No Photo Could Ever Do the Playa Justice |
Now I must attempt to explain the most important part of Burning Man: the people. We all have a similar spirit and mindset; that is why Burning Man works. I implore you: try to find a single person at Burning Man that feels the slightest bit of contempt toward homosexuality, or doesn't desire to fill their heart with more love, or wants there to be no nudity, or believes that atheists are evil, or thinks that drug users are criminal scum, or thinks that the Orgy Dome is scandalous and inappropriate. You'll be extremely hard pressed to find one. If you fit any of these criteria: stay at home, Burning Man is not for you. If you are open to all of these ideas, then please come. The Playa will be your new home.
Burning Man is a city of 70,000 of these beautiful, beautiful people. During the day they walk around half-naked adorning amazing, self-expressing costumes. There is no costume theme for Burning Man. You'll see it all from steam-punk, to Hello Kitty onesies, to the mythological shirt-cock (look it up if you don't know). At night, everyone is lit up in the most beautiful display of LED lights. Every person and bike must be lit for safety's sake, but aesthetics dominate the experience.
Now that I've touched just the surface of the mindset that makes up Burning Man, let me talk about the day-to-day. Burning Man is whatever experience you want it to be. If you want to wake up early and expand your mind and body with hours of yoga and meditation each day, you'll have plenty of options. If you want to learn about new topics, watch TED talks, and participate in discussions on novel ideas like compersion (beautiful word I learned at Burning Man), you'll have no problem filling in your daily schedule. If you want to do lots of drugs and dance the night away to whatever kind of music you like most, that certainly won't be a problem. Even if you just want to have copious amounts of sex with strangers, Burning Man is likely the place for you. And if you are an art lover, you will inevitably leave having seen less than half the art that exists in BRC. Keep in mind that everyone that comes to Burning Man is expected to add to the overall experience and never simply take-away. When you have 70,000 people all providing, the opportunities to take advantage of are practically endless.
The Embrace |
Perhaps giving you a taste of what my virgin-Burn-experience was like will help give life to these concepts. I had many extreme highs as well as many extreme lows. I didn't get enough sleep all week, I had the worst experience of my entire life, I swallowed unfathomable amounts of dust, I got into an emotionally devastating fight with my girlfriend, our RV caught on fire, its toilet and sink were clogged and unusable the entire week, I failed at bringing a loved one back from a bad trip, and despite all that, I never want to miss a Burn while I'm still healthy enough and financially stable enough to go. It was the most amazing week of my entire life.
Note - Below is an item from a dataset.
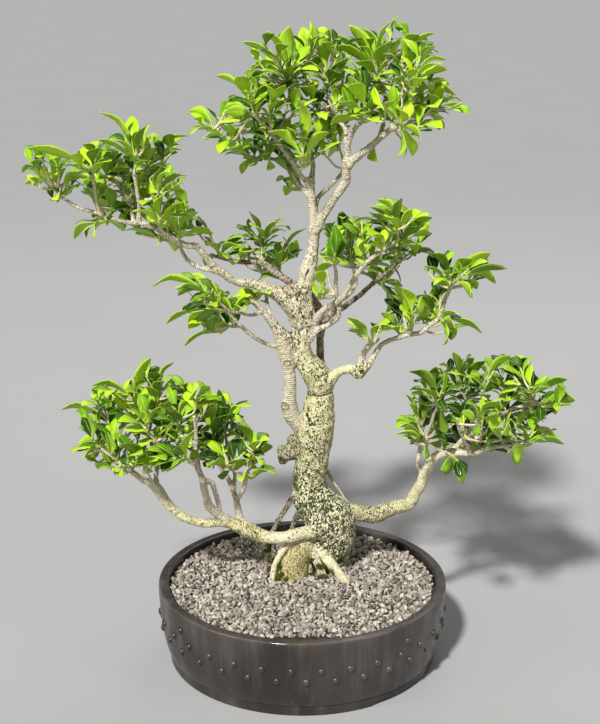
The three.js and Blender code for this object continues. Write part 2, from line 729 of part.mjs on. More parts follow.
// A tapered tube through points that carry a radius; grow widens it on every side
function tube(points, radii, sides, stepLength, grow = 0) {
  const curve = new THREE.CatmullRomCurve3(points, false, 'centripetal');
  const steps = Math.max(2, Math.round(curve.getLength() / stepLength));
  const outline = [];
  for (let i = 0; i < sides; i += 1) {
    const turn = (2 * Math.PI * i) / sides;
    outline.push(new THREE.Vector2(Math.cos(turn), Math.sin(turn)));
  }
  const geometry = new THREE.ExtrudeGeometry(new THREE.Shape(outline), {
    steps,
    extrudePath: curve,
    bevelEnabled: false,
  });
  const centres = curve.getSpacedPoints(steps);
  const position = geometry.attributes.position;
  const vertex = new THREE.Vector3();
  for (let i = 0; i < position.count; i += 1) {
    vertex.fromBufferAttribute(position, i);
    let nearest = 0;
    for (let ring = 1; ring <= steps; ring += 1) {
      if (vertex.distanceTo(centres[ring]) < vertex.distanceTo(centres[nearest])) {
        nearest = ring;
      }
    }
    const along = curve.getUtoTmapping(nearest / steps) * (points.length - 1);
    const before = Math.min(Math.floor(along), points.length - 2);
    const radius = THREE.MathUtils.lerp(radii[before], radii[before + 1], along - before) + grow;
    vertex.sub(centres[nearest]).multiplyScalar(radius).add(centres[nearest]);
    if (nearest === 0) {
      vertex.addScaledVector(curve.getTangent(0), -grow);
    }
    if (nearest === steps) {
      vertex.addScaledVector(curve.getTangent(1), grow);
    }
    position.setXYZ(i, vertex.x, vertex.y, vertex.z);
  }
  return solidFrom(geometry);
}

function routePoints(route) {
  return route.map(([across, down, depth]) => spot(across, down, depth));
}

function routeTube(route, grow) {
  const radii = route.map((point) => point[3]);
  const mean = radii.reduce((sum, radius) => sum + radius) / radii.length;
  const sides = woodSides.find((entry) => mean > entry.above).sides;
  return tube(routePoints(route), radii, sides, Math.max(mean, woodStep), grow);
}

const woodRoutes = [
  trunk, leader, upperLeftBranch, lowerLeftBranch, lowerRightBranch, leftStem, aerialThread,
  ...Object.values(boughs), ...Object.values(roots),
];

function burrSolid(grow) {
  const place = spot(...burr.place);
  const ball = new THREE.SphereGeometry(burr.radius + grow, 8, 6);
  return solidFrom(ball.translate(place.x, place.y, place.z));
}

// The wood, or with grow the room that everything beside it stays clear of
function woodSolid(grow) {
  const pieces = woodRoutes.map((route) => routeTube(route, grow));
  return join([...pieces, burrSolid(grow)]);
}

// Pot: one turned body with a foot ring, a rolled lip, drain holes and rows of small studs
const wallOutline = [
  [footRadius + 2.5, footHeight + 1.5], [188.5, 34], [192.8, 61], [potRadius, 100],
];

function wallRadius(height) {
  const above = wallOutline.findIndex((point) => point[1] >= height);
  const [lowRadius, lowHeight] = wallOutline[above - 1];
  const [highRadius, highHeight] = wallOutline[above];
  return THREE.MathUtils.mapLinear(height, lowHeight, highHeight, lowRadius, highRadius);
}

function turned(profile) {
  const points = profile.map(([radius, height]) => new THREE.Vector2(radius, height));
  const firstFacet = THREE.MathUtils.degToRad(studRows[0].firstTurn) + Math.PI / potSegments;
  return new THREE.LatheGeometry(points, potSegments).rotateX(Math.PI / 2).rotateZ(firstFacet);
}

function potBody() {
  const innerRadius = potRadius - lipWidth;
  return solidFrom(turned([
    [0, floorUnderside], [footRadius - footWidth, floorUnderside], [footRadius - footWidth, 0],
    [footRadius, 0], [footRadius, footHeight],
    ...wallOutline,
    [potRadius - 1.5, potHeight - 2.5], [potRadius - 5, potHeight],
    [innerRadius + 3.5, potHeight], [innerRadius, potHeight - 4],
    [innerRadius - innerTaper, innerTaperHeight], [innerRadius - innerCorner, floorTop], [0, floorTop],
  ]));
}

function stud(turnDegrees, height) {
  const turn = THREE.MathUtils.degToRad(turnDegrees);
  const radius = wallRadius(height);
  const dome = new THREE.CylinderGeometry(studRadius / 2, studRadius, 2 * studRise, 5).rotateX(Math.PI);
  dome.rotateZ(turn);
  return solidFrom(dome.translate(radius * Math.sin(turn), -radius * Math.cos(turn), height));
}

function potSolid() {
  const studs = singleStudTurns.map((turn) => stud(turn, singleStudHeight));
  for (const row of studRows) {
    for (let i = 0; i < studsPerRow; i += 1) {
      studs.push(stud(row.firstTurn + (360 * i) / studsPerRow, row.height));
    }
  }
  let pot = join([potBody(), ...studs]);
  for (const turnDegrees of footGapTurns) {
    const turn = THREE.MathUtils.degToRad(turnDegrees);
    const gap = new THREE.BoxGeometry(footGapWidth, footGapDepth, 2 * footGapHeight);
    gap.translate(0, -footRadius, 0).rotateZ(turn);
    pot = pot.subtract(solidFrom(gap));
  }
  for (let i = 0; i < drainCount; i += 1) {
    const hole = new THREE.CylinderGeometry(drainRadius, drainRadius, 4 * floorTop, drainSides);
    hole.rotateX(Math.PI / 2).translate(drainCircle, 0, 0);
    hole.rotateZ((2 * Math.PI * i) / drainCount + Math.PI / 4);
    pot = pot.subtract(solidFrom(hole));
  }
  return pot;
}

// Soil: fills the pot, with coarse gravel raised on its slightly crowned top
function soilSolid(rootRoom) {
  const innerRadius = potRadius - lipWidth - fitGap;
  const profile = [
    [0, floorTop + fitGap], [innerRadius - innerCorner, floorTop + fitGap],
    [innerRadius - innerTaper, innerTaperHeight],
  ];
  for (let ring = soilRings; ring >= 0; ring -= 1) {
    const share = ring / soilRings;
    profile.push([innerRadius * share, soilEdgeHeight + soilCrown * (1 - share ** 2)]);
  }
  const geometry = turned(profile);
  const position = geometry.attributes.position;
  for (let i = 0; i < position.count; i += 1) {
    const reach = Math.hypot(position.getX(i), position.getY(i));
    if (position.getZ(i) >= soilEdgeHeight - 0.1 && reach < innerRadius - 1) {
      const [across, down] = [Math.round(position.getX(i)), Math.round(position.getY(i))];
      position.setZ(i, position.getZ(i) + gravelRelief * (2 * chance(across, down, 1) - 1));
    }
  }
  return solidFrom(geometry).subtract(rootRoom);
}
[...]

Some other things that happened: I had the best experience of my entire life (within two hours of the worst). I woke up in a place so fantastical that I went back to sleep waiting to really wake up, finally to realize that it was actually real life only after that fourth time I woke up. I met an internal-wish-granting-wizard that created tears of joy in my friends eyes after saving them from their personal burdens. I ate grilled meats that tasted like manna from the gods because my body had adapted to the environment I was in. I saw many amazing DJs, pieces of art, sunrises, sunsets, and unique rituals. I listened to talks about psychedelics and open relationships. I participated in an event on sensual eating, but left early in a lust-filled spontaneous trip to the Orgy Dome with my partner. I watched gladiatorial battles at the fire-filled Thunder Dome as spectators climbed to the top of the elaborate jungle gym, shouting and cheering for the warriors below. I visited an architecturally gorgeous temple dedicated to recently lost loved ones and then joined 50,000 others in a solemn dead silence as we watched for an hour as it burned to the ground. I ventured miles into the desert to the furthest lights I could see to find mobile dance stages and cream cheese hot dogs. I made many new friends and had wonderfully deep conversations with people whose names I never learned. I saw more penises than in the rest of my life combined. I saw sides of friends that I have never seen before that warmed my heart. I learned a lot about myself and grew as a person. I drank a vodka-cranberry at the cost of having my bare ass stamped/branded. I experienced the single greatest moment of joy in my entire life, and there's so much more that I can't even share for a variety of different reasons. Seriously, if the above is what I'm sharing, just imagine what it is that I can't share!
The Thunder Dome! |
I'm not particularly inarticulate. I can explain most things accurately and sufficiently. However, you just have to believe me when I reiterate that no words I can write will do justice to just how fantastic it is out there. I've been many places around the world in my life, but no place holds even a candle to the amount of amazement contained in Burning Man. When 70,000 people actively and aggressively gift and participate to produce a creative, loving, vast playground, epically beautifully things can happen.
The Playa at Night |
If you need ten hours of sleep each night, your macro vegan breakfast, thirty minute hot showers, weekly manicures and facials, and the ability to check your iPhone every five minutes, then Burning Man might not be for you. If you are willing to work hard, give to the community, and make large sacrifices in order to experience the most wonderful gathering on the entire planet, then make sure you don't miss the next Burn.